"Não é preciso explicar para ninguém o que está acontecendo hoje no mundo. A censura das gigantes da internet é escancarada e pode ser vista por todos".
Será que essa afirmação é verdadeira? Digo, é claro que as grandes corporações de tecnologia estão trabalhando para nos calar e para controlar o debate público, mas será que todo mundo de fato sabe disso? Será mesmo que não precisamos explicar para ninguém o que está acontecendo?
Volta e meia vejo pessoas ironizando quem diz o óbvio nas redes sociais, como se essas pessoas estivessem chovendo no molhado e repetindo constatações inúteis. O problema com essa forma de ironia é que, por mais engraçada que ela possa ser, ela reflete apenas uma mentalidade de bolha; uma forma de pensar que se assenta na crença, um tanto equivocada, de que todas as pessoas do mundo detêm uma determinada informação apenas porque essa informação já é conhecida pelos seus amigos pessoais e pelas pessoas que fazem parte do seu grupo de referência; ou seja, da mesma bolha que você e, neste caso, da bolha que é a direita conservadora brasileira.
Isso é um erro grave — e, na minha opinião pessoal, um dos erros mais graves que vêm sendo cometidos pela direita brasileira de um ano para cá.
Explico. Sempre que algum grande evento, algum fato político notório ou alguma polêmica pública ocorre, pessoas que normalmente não prestam atenção na política buscam informações sobre o assunto do momento. E isso é particularmente verdadeiro sobre assuntos polarizantes, como a censura nas redes sociais, o aborto e as particularidades relacionadas à crise sanitária do coronavírus.
Basta que você olhe para a sua família, para a sua vizinhança, para a sua escola, para sua faculdade ou para o seu trabalho para encontrar inúmeras pessoas que não sabem o que você sabe ou, ainda, que discordam de você.
Para essas pessoas é necessário explicar o bê-á-bá, repetir aquilo que há de mais básico sobre o assunto, e apresentar essa explicação da forma mais mastigada possível; de modo que ela possa ser facilmente digerida pelos recém chegados — e isso significa dizer o óbvio; mostrar as contradições da esquerda, apontar a hipocrisia dos nossos adversários e outras coisas que todo mundo no nosso campo já conhece.
Quando não fazemos isso, estamos entregando todos os os recém-chegados nas mãos dos nossos adversários, que não têm a arrogância e a impaciência da direita e que, por isso, repete a explicação das posições deles milhares de vezes.
Vejam: o que eu disse acima não significa que devemos fazer apenas isso.

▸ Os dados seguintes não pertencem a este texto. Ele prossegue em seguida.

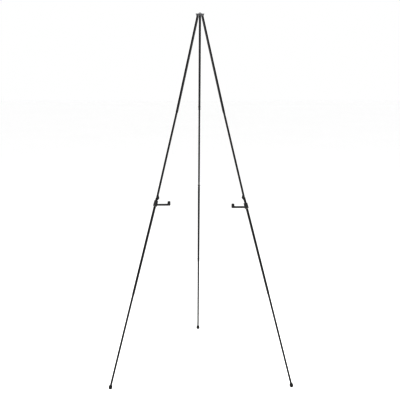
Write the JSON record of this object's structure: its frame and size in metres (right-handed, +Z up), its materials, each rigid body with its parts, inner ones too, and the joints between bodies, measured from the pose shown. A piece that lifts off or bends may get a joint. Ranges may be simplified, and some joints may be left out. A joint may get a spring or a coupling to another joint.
{
  "type": "folding tripod display easel",
  "caption": "Slim black steel tripod easel whose channel legs fold in a zigzag under a round head; sliding, swivelling arms with upturned hooks on the front legs hold a board.",
  "frame": {"origin": "middle of the footprint box, on the floor", "axes": "+Z up; the two legs with holders face -Y; +X is to the right seen from the front"},
  "size_m": [0.805, 0.699, 1.6],
  "materials": {
    "leg_paint": "satin black powder coat",
    "head_paint": "satin grey powder coat",
    "dome_steel": "gloss black enamel",
    "rivet_steel": "black oxide, rubbed",
    "spring_steel": "blued spring steel",
    "bush_nylon": "moulded black nylon",
    "holder_plastic": "moulded black plastic",
    "hook_vinyl": "soft dipped vinyl",
    "foot_rubber": "moulded matt rubber"
  },
  "bodies": {
    "head": {"head_plate": "head_paint", "hinge_bracket": "head_paint", "centre_rivet": "dome_steel", "head_hinge_rivets": "rivet_steel"},
    "left_upper": {"left_upper_channel": "leg_paint", "left_upper_rivet": "rivet_steel"},
    "left_second": {"left_second_channel": "leg_paint"},
    "left_third": {"left_third_channel": "leg_paint", "left_middle_rivet": "rivet_steel", "left_lower_rivet": "rivet_steel"},
    "left_lower": {"left_lower_channel": "leg_paint", "left_foot": "foot_rubber"},
    "right_upper": {"right_upper_channel": "leg_paint", "right_upper_rivet": "rivet_steel"},
    "right_second": {"right_second_channel": "leg_paint"},
    "right_third": {"right_third_channel": "leg_paint", "right_middle_rivet": "rivet_steel", "right_lower_rivet": "rivet_steel"},
    "right_lower": {"right_lower_channel": "leg_paint", "right_foot": "foot_rubber"},
    "rear_upper": {"rear_upper_channel": "leg_paint", "rear_upper_rivet": "rivet_steel"},
    "rear_second": {"rear_second_channel": "leg_paint"},
    "rear_third": {"rear_third_channel": "leg_paint", "rear_middle_rivet": "rivet_steel", "rear_lower_rivet": "rivet_steel"},
    "rear_lower": {"rear_lower_channel": "leg_paint", "rear_foot": "foot_rubber"},
    "left_slider": {"left_holder_bush": "bush_nylon", "left_holder_retainer": "spring_steel", "left_holder_spring": "spring_steel"},
    "left_arm": {"left_holder_arm": "holder_plastic", "left_holder_tip": "hook_vinyl"},
    "right_slider": {"right_holder_bush": "bush_nylon", "right_holder_retainer": "spring_steel", "right_holder_spring": "spring_steel"},
    "right_arm": {"right_holder_arm": "holder_plastic", "right_holder_tip": "hook_vinyl"}
  },
  "joints": [
    {"name": "left_leg_splay", "type": "hinge", "parent": "head", "child": "left_upper", "pos_m": [-0.00901, -0.11929, 1.58926], "axis": [0.5, -0.866, 0], "range_deg": [0, 14.6]},
    {"name": "left_leg_fold", "type": "hinge", "parent": "left_upper", "child": "left_second", "pos_m": [-0.09764, -0.17046, 1.19637], "axis": [-0.5, 0.866, 0], "range_deg": [0, 179.2]},
    {"name": "left_middle_fold", "type": "hinge", "parent": "left_second", "child": "left_third", "pos_m": [-0.18174, -0.21902, 0.82083], "axis": [0.5, -0.866, 0], "range_deg": [0, 180.99]},
    {"name": "left_lower_fold", "type": "hinge", "parent": "left_third", "child": "left_lower", "pos_m": [-0.28962, -0.2813, 0.42098], "axis": [-0.5, 0.866, 0], "range_deg": [0, 180.01]},
    {"name": "right_leg_splay", "type": "hinge", "parent": "head", "child": "right_upper", "pos_m": [0.00901, -0.11929, 1.58926], "axis": [0.5, 0.866, 0], "range_deg": [0, 14.6]},
    {"name": "right_leg_fold", "type": "hinge", "parent": "right_upper", "child": "right_second", "pos_m": [0.09764, -0.17046, 1.19637], "axis": [-0.5, -0.866, 0], "range_deg": [0, 179.2]},
    {"name": "right_middle_fold", "type": "hinge", "parent": "right_second", "child": "right_third", "pos_m": [0.18174, -0.21902, 0.82083], "axis": [0.5, 0.866, 0], "range_deg": [0, 180.99]},
    {"name": "right_lower_fold", "type": "hinge", "parent": "right_third", "child": "right_lower", "pos_m": [0.28962, -0.2813, 0.42098], "axis": [-0.5, -0.866, 0], "range_deg": [0, 180.01]},
    {"name": "rear_leg_splay", "type": "hinge", "parent": "head", "child": "rear_upper", "pos_m": [0, -0.10369, 1.58926], "axis": [-1, 0, 0], "range_deg": [0, 14.6]},
    {"name": "rear_leg_fold", "type": "hinge", "parent": "rear_upper", "child": "rear_second", "pos_m": [0, -0.00135, 1.19637], "axis": [1, 0, 0], "range_deg": [0, 179.2]},
    {"name": "rear_middle_fold", "type": "hinge", "parent": "rear_second", "child": "rear_third", "pos_m": [0, 0.09576, 0.82083], "axis": [-1, 0, 0], "range_deg": [0, 180.99]},
    {"name": "rear_lower_fold", "type": "hinge", "parent": "rear_third", "child": "rear_lower", "pos_m": [0, 0.22033, 0.42098], "axis": [1, 0, 0], "range_deg": [0, 180.01]},
    {"name": "left_holder_slide", "type": "slide", "parent": "left_third", "child": "left_slider", "axis": [0.2442, 0.141, 0.9594], "range_m": [-0.3, 0]},
    {"name": "left_arm_swivel", "type": "hinge", "parent": "left_slider", "child": "left_arm", "pos_m": [-0.19349, -0.22581, 0.79772], "axis": [-0.2442, -0.141, -0.9594], "range_deg": [0, 95]},
    {"name": "right_holder_slide", "type": "slide", "parent": "right_third", "child": "right_slider", "axis": [-0.2442, 0.141, 0.9594], "range_m": [-0.3, 0]},
    {"name": "right_arm_swivel", "type": "hinge", "parent": "right_slider", "child": "right_arm", "pos_m": [0.19642, -0.2275, 0.7862], "axis": [-0.2442, 0.141, 0.9594], "range_deg": [0, 95]}
  ],
  "couplings": [
    {"joint": "left_middle_fold", "follows": "left_leg_fold", "ratio": 1.0099},
    {"joint": "left_lower_fold", "follows": "left_leg_fold", "ratio": 1.0045},
    {"joint": "right_middle_fold", "follows": "right_leg_fold", "ratio": 1.0099},
    {"joint": "right_lower_fold", "follows": "right_leg_fold", "ratio": 1.0045},
    {"joint": "rear_middle_fold", "follows": "rear_leg_fold", "ratio": 1.0099},
    {"joint": "rear_lower_fold", "follows": "rear_leg_fold", "ratio": 1.0045}
  ]
}
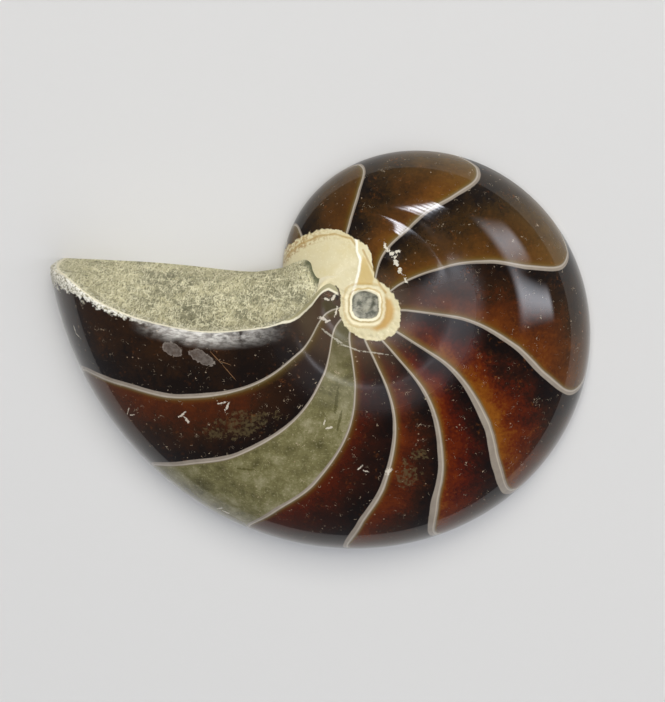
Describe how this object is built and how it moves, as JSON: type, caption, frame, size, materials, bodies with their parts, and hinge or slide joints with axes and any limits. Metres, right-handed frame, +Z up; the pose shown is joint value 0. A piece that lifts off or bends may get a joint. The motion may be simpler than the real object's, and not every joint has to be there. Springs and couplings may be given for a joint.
{
  "type": "fossil nautilus half",
  "caption": "Polished half of a coiled fossil nautilus, sawn flat on its plane of symmetry, with curved septum lines and a rough broken end. It lies on the flat cut.",
  "frame": {"origin": "middle of the bounding box, on the flat cut face", "axes": "+X along the length, with the broken tip towards -X; +Y from the belly towards the inner turn's crown; +Z up from the cut face, along the coiling axis"},
  "size_m": [0.0756, 0.0574, 0.0156],
  "materials": {
    "polished_fossil_stone": "polished calcite and ironstone, brown chambers with pale septum lines; rough grey-olive matrix on the broken end"
  },
  "bodies": {
    "root": {"nautilus_half": "polished_fossil_stone"}
  },
  "joints": []
}
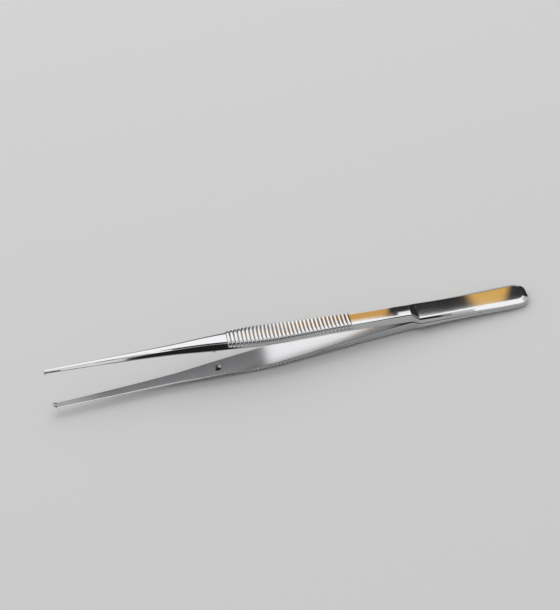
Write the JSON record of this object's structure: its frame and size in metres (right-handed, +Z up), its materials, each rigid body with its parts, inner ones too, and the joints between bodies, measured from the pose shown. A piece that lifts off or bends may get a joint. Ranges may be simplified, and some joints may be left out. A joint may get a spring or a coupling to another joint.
{
  "type": "thumb forceps",
  "caption": "Fine tissue forceps: two sprung steel arms welded at the rear, with ribbed finger grips, tapering shanks, a guide pin and interlocking teeth at the tips.",
  "frame": {"origin": "centre of the instrument's bounding box, on the surface that it lies on", "axes": "+X from the tips to the welded rear end, Y across the width of the arms, +Z up, with the lower arm lying on the surface"},
  "size_m": [0.1546, 0.0104, 0.0177],
  "materials": {
    "forged_steel": "mirror-polished backs and flanks, satin inner faces",
    "pin_steel": "turned and polished"
  },
  "bodies": {
    "root": {"upper_arm": "forged_steel", "lower_arm": "forged_steel", "guide_pin": "pin_steel"}
  },
  "joints": []
}
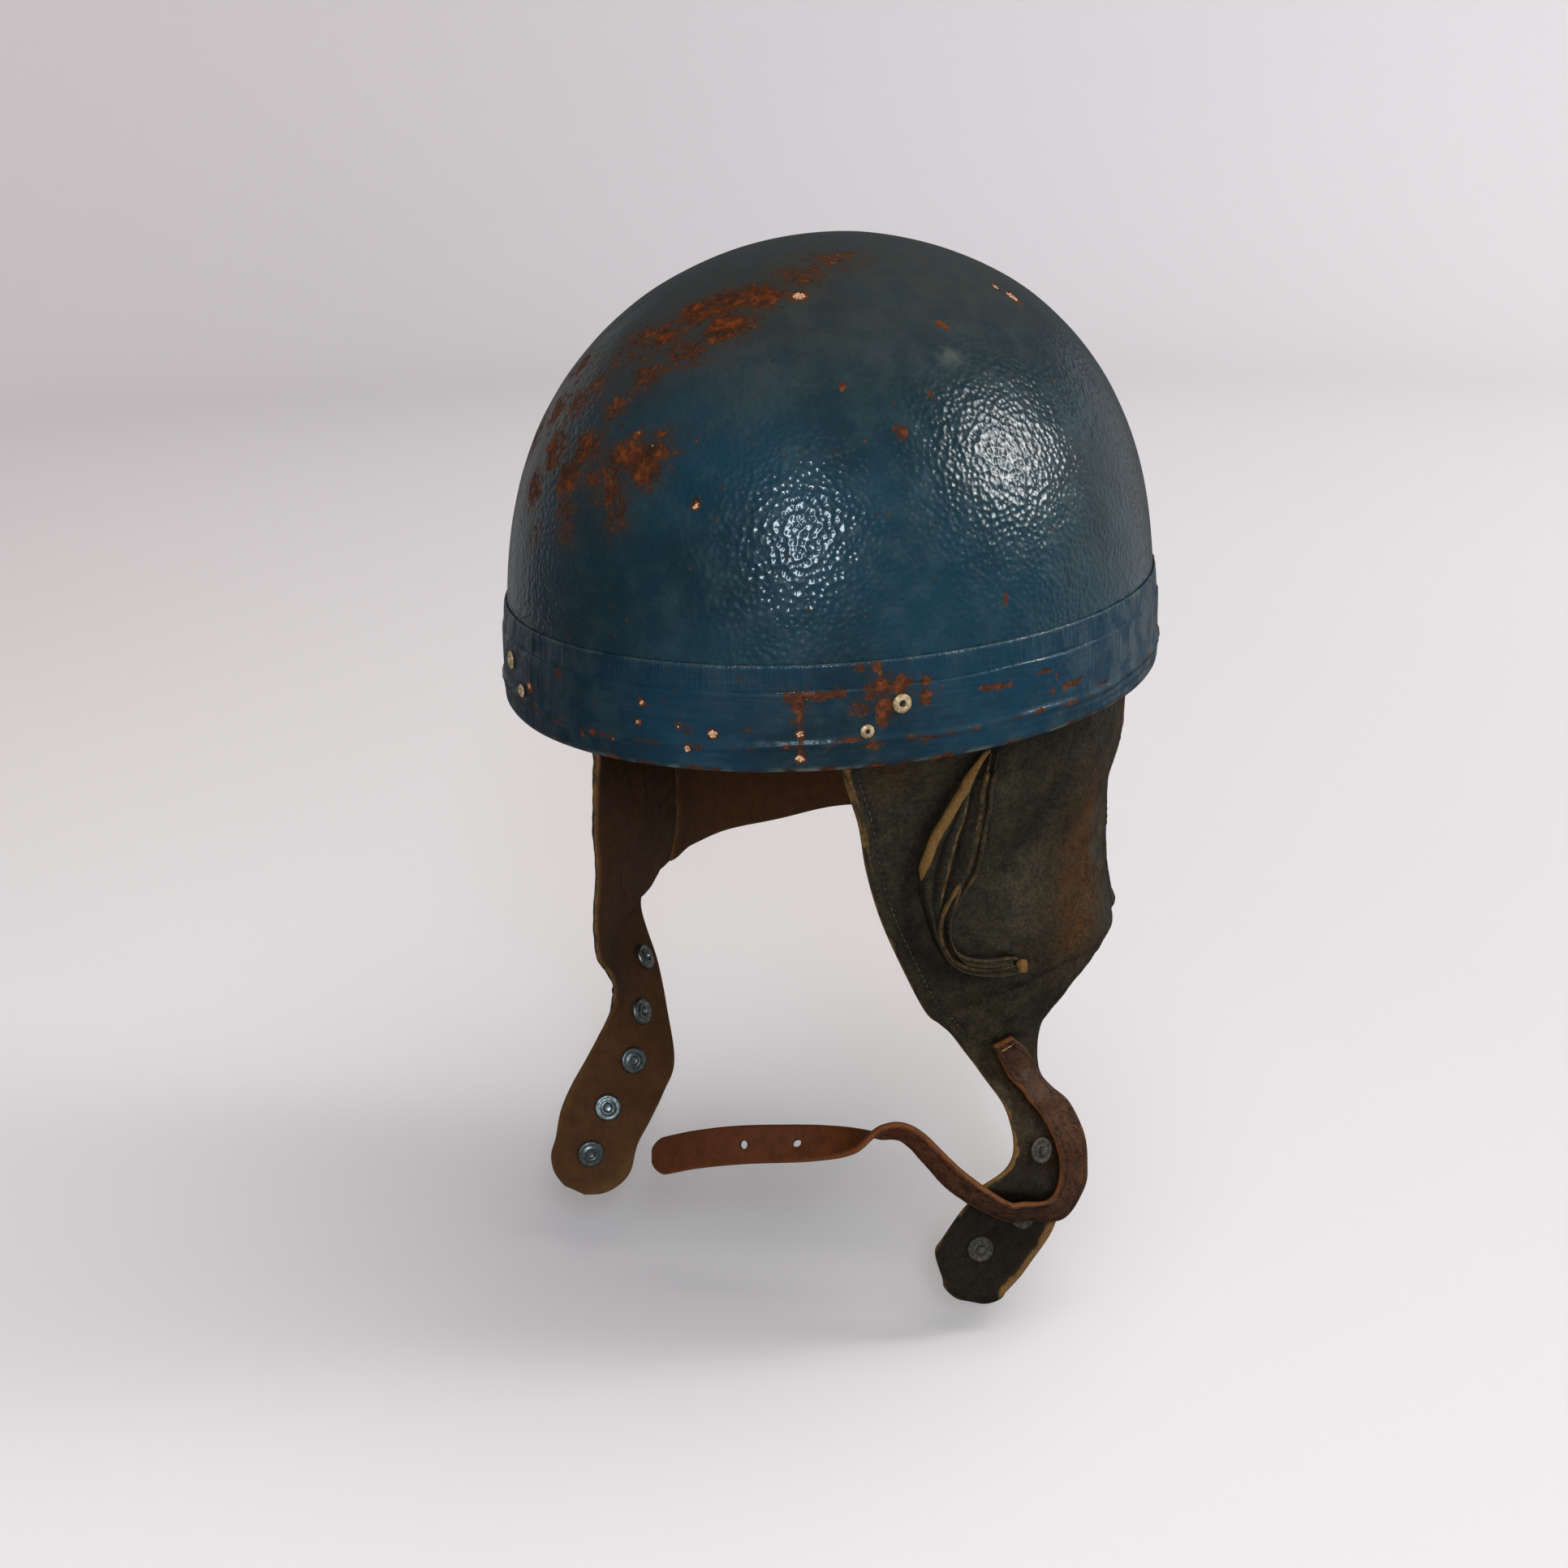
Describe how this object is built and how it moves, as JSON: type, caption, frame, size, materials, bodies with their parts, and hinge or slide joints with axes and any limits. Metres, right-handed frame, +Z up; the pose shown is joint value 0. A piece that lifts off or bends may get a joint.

É óbvio que também devemos agir e buscar meios e ações que nos possibilitem chegar a uma solução prática do problema, mas a palavra segue sendo a arma mais poderosa de qualquer movimento político — principalmente de movimentos políticos que, à semelhança da direita brasileira, não dispõem de outros instrumentos, como o domínio do processo legislativo, o controle de espaços na grande mídia, a existência de juízes neutros que possibilitem a ação judicial, etc.
A importância de não renunciarmos à palavra fica ainda mais evidente quando nos lembramos de um dos princípios mais essenciais da política contemporânea: nenhuma ação política tem ou pode ter eficácia a menos que seja precedida de uma vitória no debate público, no âmbito dos confrontos entre as narrativas, na esfera que pode conferir legitimidade e aceitação a essa ação.
Portanto, se vocês aceitam um conselho meu, não renunciem à palavra e tampouco a menosprezem. Não basta ter razão. Não basta estar certo. Não basta nem mesmo executar as ações necessárias para enfrentar um determinado problema. É necessário vencer a guerra de narrativas, convencer o maior número de pessoas possíveis e transformá-las em nossas aliadas; é necessário, em outras palavras, preparar o terreno para que a ação possa frutificar.
A ação é importante e deve ser perseguida e cobrada com veemência, mas até isso depende do uso eficaz, paciente e contínuo da palavra — pois a ação sem legitimidade é infrutífera ou, no máximo, performática.